Des premières Assises de 2000, très peu de recommandations ont été appliquées, « même pas 10% », maugrée l’ex-président de l’association marocaine des exportateurs. Rendre les secteurs exportateurs performants et compétitifs est pourtant une fatalité. Le Maroc s’est engagé de façon irréversible sur la voie de l’ouverture de son marché. Avec l’Europe, le big-bang, la déprotection douanière sera totale dans moins de cinq ans, le 1er mars 2012 exactement.

Abouyoub et le dirham fort

La question de base est « comment redonner du tonus aux exportations » ?

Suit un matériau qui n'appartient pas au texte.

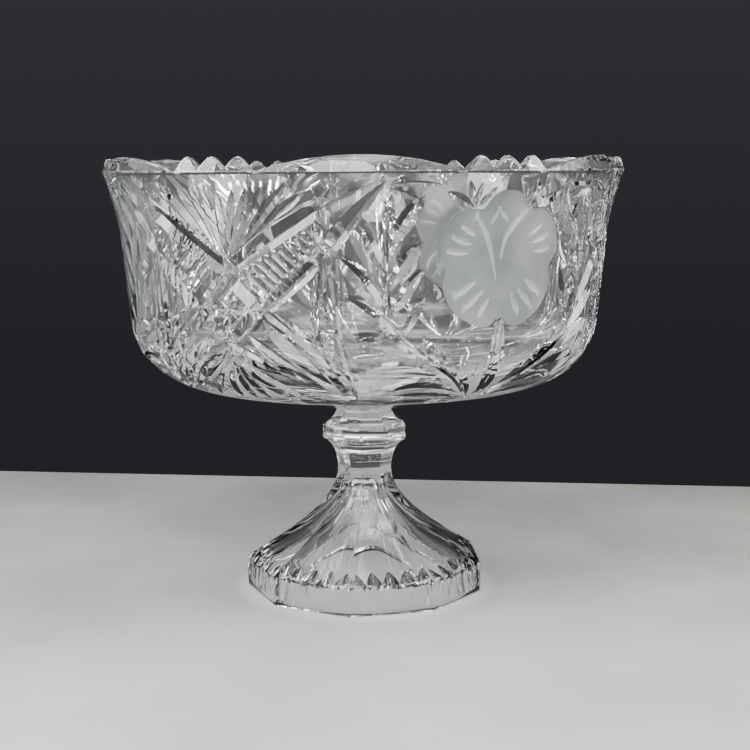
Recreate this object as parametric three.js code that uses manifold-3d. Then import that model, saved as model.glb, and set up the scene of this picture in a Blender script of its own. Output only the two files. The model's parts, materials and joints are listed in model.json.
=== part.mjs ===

Pour le Premier ministre, il faut explorer trois axes stratégiques. Son ministre du Commerce extérieur, Mustapha Mechahouri en voit quatre de plus mais l’essentiel des recommandations a porté sur la mise à niveau des entreprises qui doit les conduire à se diversifier, à injecter plus de valeur ajoutée à leurs produits à travers l’incorporation progressive et maintenue de plus d’innovation et de qualité. Aussi, s’agit-il de revoir le dispositif d’incitations fiscales et celui de la promotion à l’export dans l’objectif d’au moins, de s’aligner sur les offres concurrentes. Le réseautage des entreprises exportatrices ainsi que la modernisation du management ont été aussi présentés comme indispensables. Pour Hassan Abouyoub, ambassadeur itinérant de Sa Majesté et qui fut un des artisans de l’accord de libre-échange avec l’Union européenne, il est urgent de libéraliser le système de change. Le réaménagement des pondérations dans le panier de cotation du dirham n’est pas suffisant. Il faudra aller plus loin comme l’ont réussi les Tunisiens par exemple.